Example - don't I have the right to go to a restaurant of my choosing and to feel comfortable there? Or to go shopping at a mall with my three boys and to feel comfortable? Or go to a park an feel comfortable? I'm perfectly fine with a woman nursing her baby in public if it's discreet. I feel very uncomfortable when a woman is baring all. Maybe it's because I've grown up feeling that my body is very sacred and private, so to nurse with everything out there makes me uncomfortable for that person. Anyway . . .

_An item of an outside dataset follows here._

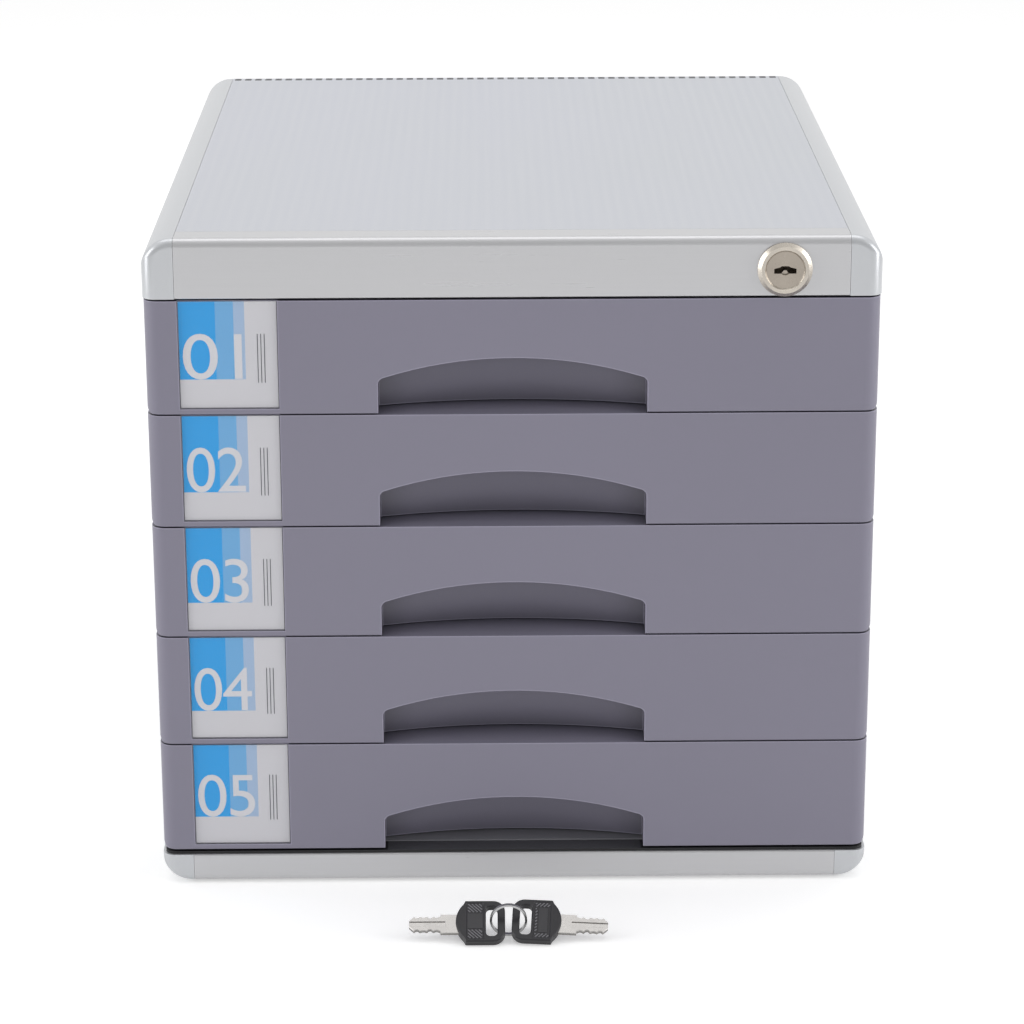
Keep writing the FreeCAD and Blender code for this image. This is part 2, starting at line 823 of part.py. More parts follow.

So, to those blog readers out there - "What do you think are your rights?" Now, I know that some people haven't had babies, or had the chance to nurse, or even want to nurse - I'm not asking about that. I just want to know what you believe your rights are, from both directions - from a nursing mom, to an innocent bystander that might or might not be comfortable seeing a mom nurse her baby in public. And church doesn't count - moms (whether nursing or bottle feeding) have all sat in that little room on those "church-issued" chairs to feed their baby. I'm talking about in public - i.e. a restaurant, a mall, Walmart, a park, a pool . . . What are your thoughts?

9 comments:

Jen said...

I totally agree with you. As long as it's discrete, I don't see a problem with nursing a baby in public. But discretion is key--otherwise it's inappropriate, because we are all called to modesty. But as a mother, you should be able to nurse your baby anywhere you want, and I know plenty of moms who are so good at it, you can sit an talk with them and hardly even realize they're nursing! :)

Nathan and Shanna said...

I agree with you. I think that now days to many people try to prove that they are right, but when that right affects another person then whose right is right!

Karina said...

If you have to feed your baby then do it but don't flash everyone. Jared feels really uncomfortable when he can see a womans nipple and she looks at him like he's bothering her. Modesty comes first.

Jill said...

Because I am in the nursing phase of life at this moment, I have thought about this issue a lot. I wish SO bad that nursing in public was COMPlETLEY acceptable. It would be so great not to feel like I have to hide away from people to feed my baby when I am out. Not that I would ever "bare all" while feeding, but I get looks even with a blanket over me. I notice that people that I know even avoid talking to me or looking me in the eye if I am feeding my baby...(mostly men)...I am thinking of inventing a way of re-routing the milk to come out of my thumb,..no one can complain about that. I wish I lived in Africa so I could walk around shirtless...lol

Jillo said...

I think this is a great question! I have to agree with what has already been said, nursing in public is fine, but must be done with discretion. No one wants to see the full monty. I have sons that are of the age of curiosity and I feel that it is important for nursing mothers to remember that to some, boobies are very interesting. =)
That being said, a nursing mother should never feel like she has to hide away to nurse. I felt that way when I was nursing babies. It was a major factor in how long I nursed. A little discretion, and you are good to go.
Maybe I will move to Africa with Jill. Topless would be a whole lot easier.

Geier's said...

I'm with you, also. I really think women should be able to feed anywhere, but I don't want to be around someone who isn't treating her body with some form of respect (i.e. blanket, towel, whatever). We also as a society feel a forbideness about the naked body that can reach absurd proportions sometimes.-Becky (Hamann) Geier

Melanie said...

I agree with everyone too. I am also a nursing mother right now. It is very interesting when I am with all of my family I mean all 27 of us I usually go in the other room away from every one, and every one migrates to me soo it makes me not feel as guilty because they are all coming in the same room with me to visit so they are all pretty comfortable with it I guess. But I think it is important to be discrete, because like Jill O said their are some kids that are very interested in what you are doing because they have never been around someone that does nurse.

The Merk-ster said...

Ok, sorry, I'm not going to comment on the whole nursing thing, but I just read the little blurbs on the side of your blog and had to say that the one about the Newton wars totally cracked me up! Oh what imaginations they have. Thanks for coming to see our blog. Let us know next time you are in town.

ksreynolds said...

I remember one time at the resterant my new born baby was hungry and screeming and i didnt want to stand in bathroom and feed him cause it's hard with a new born. But all my friends said just go ahead and nurse him and will put you back in the corner and will help hide you. I had a blacket but I was so embarest still.

Another time I was with a friend at
sub way when she wiped out her breast and started feeding her baby and there was young boys working who where really uncomforable, but when the baby would stop eating and look away she would show everything and I finally grabed my jacket and asked her to please cover up.